The Art of Hair as Adornment by Amira Ali.

In many African cultures, a woman’s hairstyle has often had varying social implications – mattering both socially and individually. Traditionally, in many African cultures, hair was usually dressed according to local culture complying with aesthetical standards. Beyond adornment and the aesthetics of identity, in cultural aspects hair has had a sacred element perceived as a substance with “supernatural power and spiritual import”.   

Often, cultural beauty, health and identity are intertwined - even in contemporary societies. In today’s highly globalized world deeply impacted by history, the politics of Black African hair, especially in western spaces, has many multi-layered social implications that can be both complex and deeply politicized. Outside of its traditional significance and the appreciation of beauty within whatever culture a specific hair style or type is standard, African women’s hair has and continues to be subject to shallow judgments and critique based on mainstream media’s Euro-centric standards of beauty that comes from the “ubiquity of whiteness”. Nevertheless, it seems that times are changing as a globally penetrating movement towards reclaiming one’s own authentic beauty continues to express itself through women in both Africa and the Diaspora. As adorning the head takes on the face of (re)claiming identity by purely wearing hair in its natural state of Afros and hair braided styles, the entire world is slowly having no option but to reframe their approach to the inherent beauty and diversity of black hair.

The tradition of braided hairstyles, predominantly in the Northern, Eastern, Central and Western African customs of hair grooming, date far back. “Depictions of women with cornrows have been found in Stone Age paintings in the Tassili Plateau of the Sahara that have been dated as far back as 3000 B.C.” History also reveals, “male styling with cornrows can be traced as far back as the early nineteenth century to Ethiopia, where warriors and kings such as Tewodros II and Yohannes IV were depicted wearing cornrows.”

Culturally, with its traditional significance, adorning the head implies more than merely a hairstyle of conevenience. Often pointing to the socio-economic status and characteristic of the wearer, as well as the link to the wearer’s culture, “the cultural significance and roots of braiding can be traced back to the African tribes. The braid patterns signify the tribe and help to identify the member of the tribe.“

Though many of us are unsure of the cultural significance and meanings of braided hairstyles today, and whilst many have been adapted to suit the styles and habits of women through time, customarily braid patterns or hairstyles illustrate “the significance of hair among various African cultures as an indicator of social status and religious function, a symbol of age and authority, a traditional aesthetic element or a statement of contemporary style, a substance with supernatural power and spiritual import, and an object of beauty and adornment”. In ancient Egypt, it is said that hair braiding was reserved for royalty and ceremonial rituals like weddings.

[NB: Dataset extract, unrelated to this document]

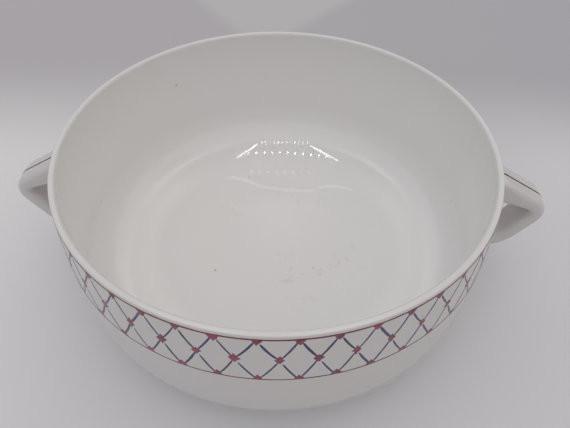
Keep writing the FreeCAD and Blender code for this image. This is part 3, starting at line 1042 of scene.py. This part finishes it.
# Rows of small lamps close over the glaze, seen only as glints in it, in millimetres
glints = {
    "height": 4.0,             # over the glaze
    "lean": 33.0,              # how far they look forward from straight down, in degrees
    "spread": 80.0,            # how wide they shine
    # both ends, how far the middle bows to the back, and the number, size and glow of the lamps
    "rows": [
        ((-33.8, 90.0), (38.4, 89.6), 3.8, 11, 1.5, 10.0),
        ((-22.0, 101.2), (20.0, 102.4), 1.4, 12, 1.1, 8.5),
        ((-29.4, 69.2), (24.3, 71.0), 1.2, 8, 1.9, 1.3),
        ((-44.0, 62.2), (-23.0, 57.6), 1.2, 8, 2.2, 1.1),
        ((-22.0, 56.4), (27.0, 52.6), -2.4, 16, 2.2, 0.8),
        ((28.0, 55.6), (55.0, 54.0), 2.6, 9, 2.2, 0.9),
    ],
    # both ends, width and glow
    "bars": [
        ((-39.4, 86.2), (-24.6, 100.3), 1.0, 7.5),
        ((22.0, 101.3), (44.1, 87.1), 1.0, 7.5),
    ],
    # larger ones far off: place in metres, size, and how bright they look
    "windows": [
        ((0.2, 0.46, 1.2), 360.0, 0.9),
        ((-0.29, 0.4, 1.2), 360.0, 0.9),
        ((-0.02, 0.42, 0.4), 170.0, 0.5),
    ],
}


def insideHeight(reach):
    # height of the glaze inside the bowl, in millimetres
    fromFloor = bowlOutline()[::-1]
    for inner, outer in zip(fromFloor, fromFloor[1:]):
        if inner.x <= reach <= outer.x:
            return inner.y + (outer.y - inner.y) * (reach - inner.x) / (outer.x - inner.x)
    return bowl["height"]


def glintPlace(spot):
    return Vector((spot[0], spot[1], insideHeight(Vector(spot).length) + glints["height"])) * mm


def glossLamp(name, size, glow, place, back, along=Vector((1, 0, 0)), spread=180.0):
    # a lamp seen only in reflections, which shines away from back
    light = bpy.data.lights.new(name, "AREA")
    light.shape = "ELLIPSE" if size[0] == size[1] else "RECTANGLE"
    light.size, light.size_y = size[0] * mm, size[1] * mm
    light.spread = math.radians(spread)
    light.energy = glow * light.size * light.size_y
    lamp = bpy.data.objects.new(name, light)
    across = back.cross(along).normalized()
    along = across.cross(back)
    lamp.matrix_world = Matrix.Translation(place) @ Matrix((along, across, back)).transposed().to_4x4()
    lamp.visible_camera = False
    lamp.visible_diffuse = False
    lamp.visible_transmission = False
    bpy.context.scene.collection.objects.link(lamp)


def makeGlints():
    lean = math.radians(glints["lean"])
    back = Vector((0, math.sin(lean), math.cos(lean)))
    spread = glints["spread"]
    for first, last, bow, count, size, glow in glints["rows"]:
        for i in range(count):
            part = (i + 0.5) / count
            spot = Vector(first).lerp(Vector(last), part) + Vector((0, bow * 4 * part * (1 - part)))
            glossLamp("glint", (size, size), glow, glintPlace(spot), back, spread=spread)
    for first, last, width, glow in glints["bars"]:
        start, end = glintPlace(first), glintPlace(last)
        size = ((end - start).length / mm, width)
        glossLamp("glintBar", size, glow, (start + end) / 2, back, end - start, spread)
    for place, size, glow in glints["windows"]:
        place = Vector(place)
        glossLamp("window", (size, size), glow * math.pi, place, place.normalized())


viewpoint = {
    "away": 0.1957,            # in front of the bowl's axis, in metres
    "height": 0.2598,
    "turn": 3.72,              # round the bowl, in degrees
    "yaw": 1.366,
    "down": 48.58,
    "roll": 0.865,
    "lens": 28.1,
    "nearest": 0.01,
}


def makeCamera():
    camera = bpy.data.objects.new("camera", bpy.data.cameras.new("camera"))
    bpy.context.scene.collection.objects.link(camera)
    turn = Matrix.Rotation(math.radians(viewpoint["turn"]), 4, "Z")
    aim = (Matrix.Rotation(math.radians(-viewpoint["yaw"]), 4, "Z")
           @ Matrix.Rotation(math.radians(90 - viewpoint["down"]), 4, "X")
           @ Matrix.Rotation(math.radians(viewpoint["roll"]), 4, "Z"))
    camera.matrix_world = turn @ Matrix.Translation((0, -viewpoint["away"], viewpoint["height"])) @ aim
    camera.data.lens = viewpoint["lens"]
    camera.data.clip_start = viewpoint["nearest"]
    bpy.context.scene.camera = camera


makeFloor()
makeRoom()
makeGlints()
makeCamera()
bpy.context.scene.view_settings.view_transform = "Standard"
print("floor, light and camera set")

As braiding styles continue to gain popularity in the present, hair grooming, for the most part exposes modern age artistic designs that borrow from the past. In some African cities and parts of the Diaspora, though some of the cultural implications of hair such as braiding for ceremonial purposes such as weddings, and rites of passage rituals, patterns that signify ones ethnic group, and perhaps wealth and status, have been retained; for the most part, the traditional significance is less salient.

In the current trend, using synthetic or human hair, if possible, the wearer finds the most artistic braider or artisan of style that can sculpt a ‘do of the wearer’s choice. In general, sporting a braided style appears to be more of a fashion affirmation; while fashioning the body – physical appearance – is employed for self-expression and sole identity formation, with the exception of those who adorn themselves based on the conduct of a society, community or social group they belong to.  On the flip side, for some people of African descent residing in the Diaspora, braiding are considered as forms of “protesting standards of Eurocentric ideals of beauty, and both maintaining and retaining their links to Africa and African cultural traditions – claiming ancestral memory”.

No matter the meaning or purpose for how braids are worn, there is one universal that remains consistent in relation to hair braiding. The process of braiding offers a climate for the intimate exchanging of stories, and of bonding from one generation to the next, or between the worlds of the braider and client. It is symbolic to where women ritually share hushed or not so hushed stories in these spaces. In that way, hair has always had it’s own stories.

thebevel:

 African Barber shop // Salon style art. 

(via streetetiquette)

Grooming and hair have long been an integral part of various African cultures for centuries, often bearing significance related to status and beauty.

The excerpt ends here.